きいろい青空【完】
そんな簡単なことすら、今の俺には出来ないんだ。
でも。
だけど…でも。
“会いたい”が大きい-----
会ってもいいの?
こんな俺が?
そんなことを思っても、やっぱり。
“会いたい”だけ。
「……うん」
俺は、剥いていたリンゴを机に置き立ち上がった。
今…。
花恋に会いに行くんだ。
そう決めた瞬間には、足は動き出していた。
走って走って走って、花恋のもとへ…
病院から花恋の家の家路を走る。
風をきって走る意味がわかった。
それほど、速く走れた。
会いたいという気持ちの大きさだけで…。
「はぁーはぁー。
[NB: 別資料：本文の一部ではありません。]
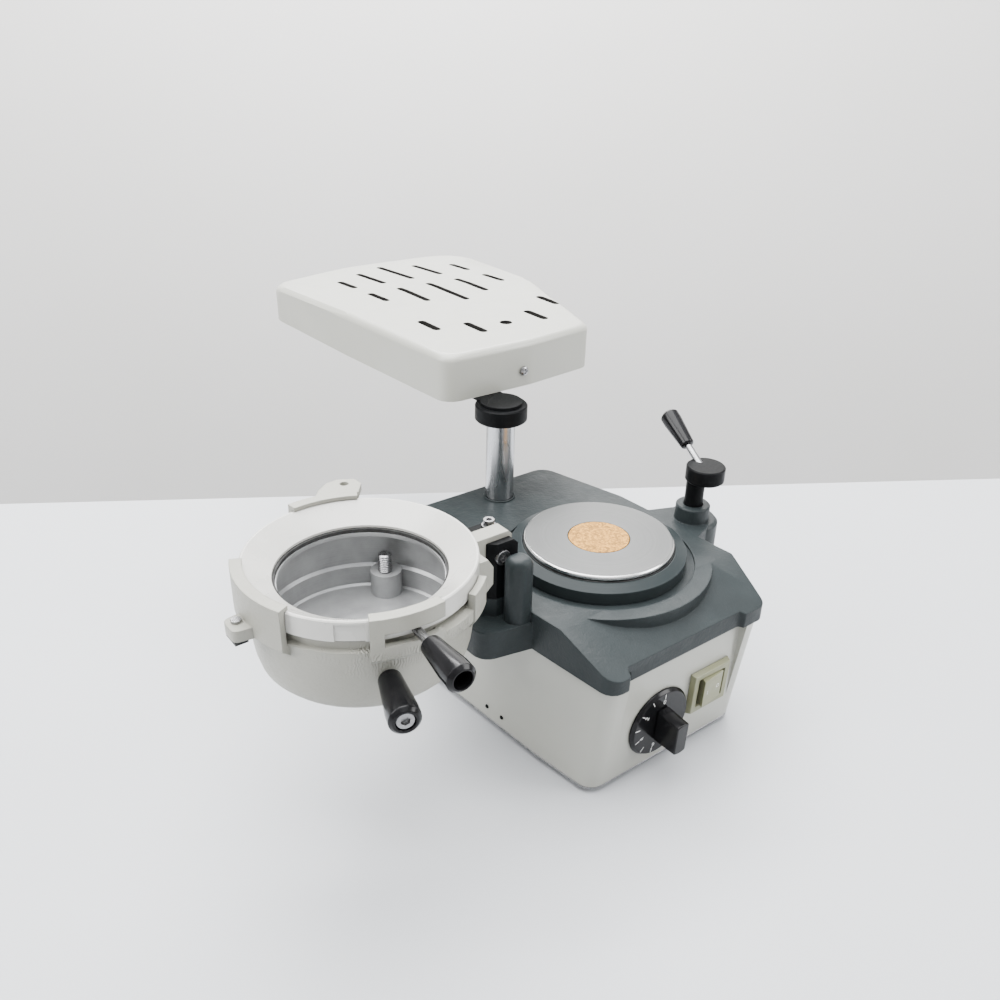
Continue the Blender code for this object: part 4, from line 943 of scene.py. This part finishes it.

っ……」
花恋の家の前で、膝に手をつき呼吸を整えた。
心臓がうるさい。
走ってきたから?
それとも、緊張で?
そんなの分からない。
「ふぅーーっ…」
深呼吸をひとつして、花恋の家のインターホンを押そうと手を伸ばした。
ガチャ……!!!
「え」
「え」
ふたりで同時に一文字だけ、声を出した。
俺は…その場に固まった。
行き場のないインターホンに伸びていた手もそのまま。
えぇーーーーーーーーー!!
どどどどどうしよっ!?
花恋が、神業なタイミングで出て来ちゃった…。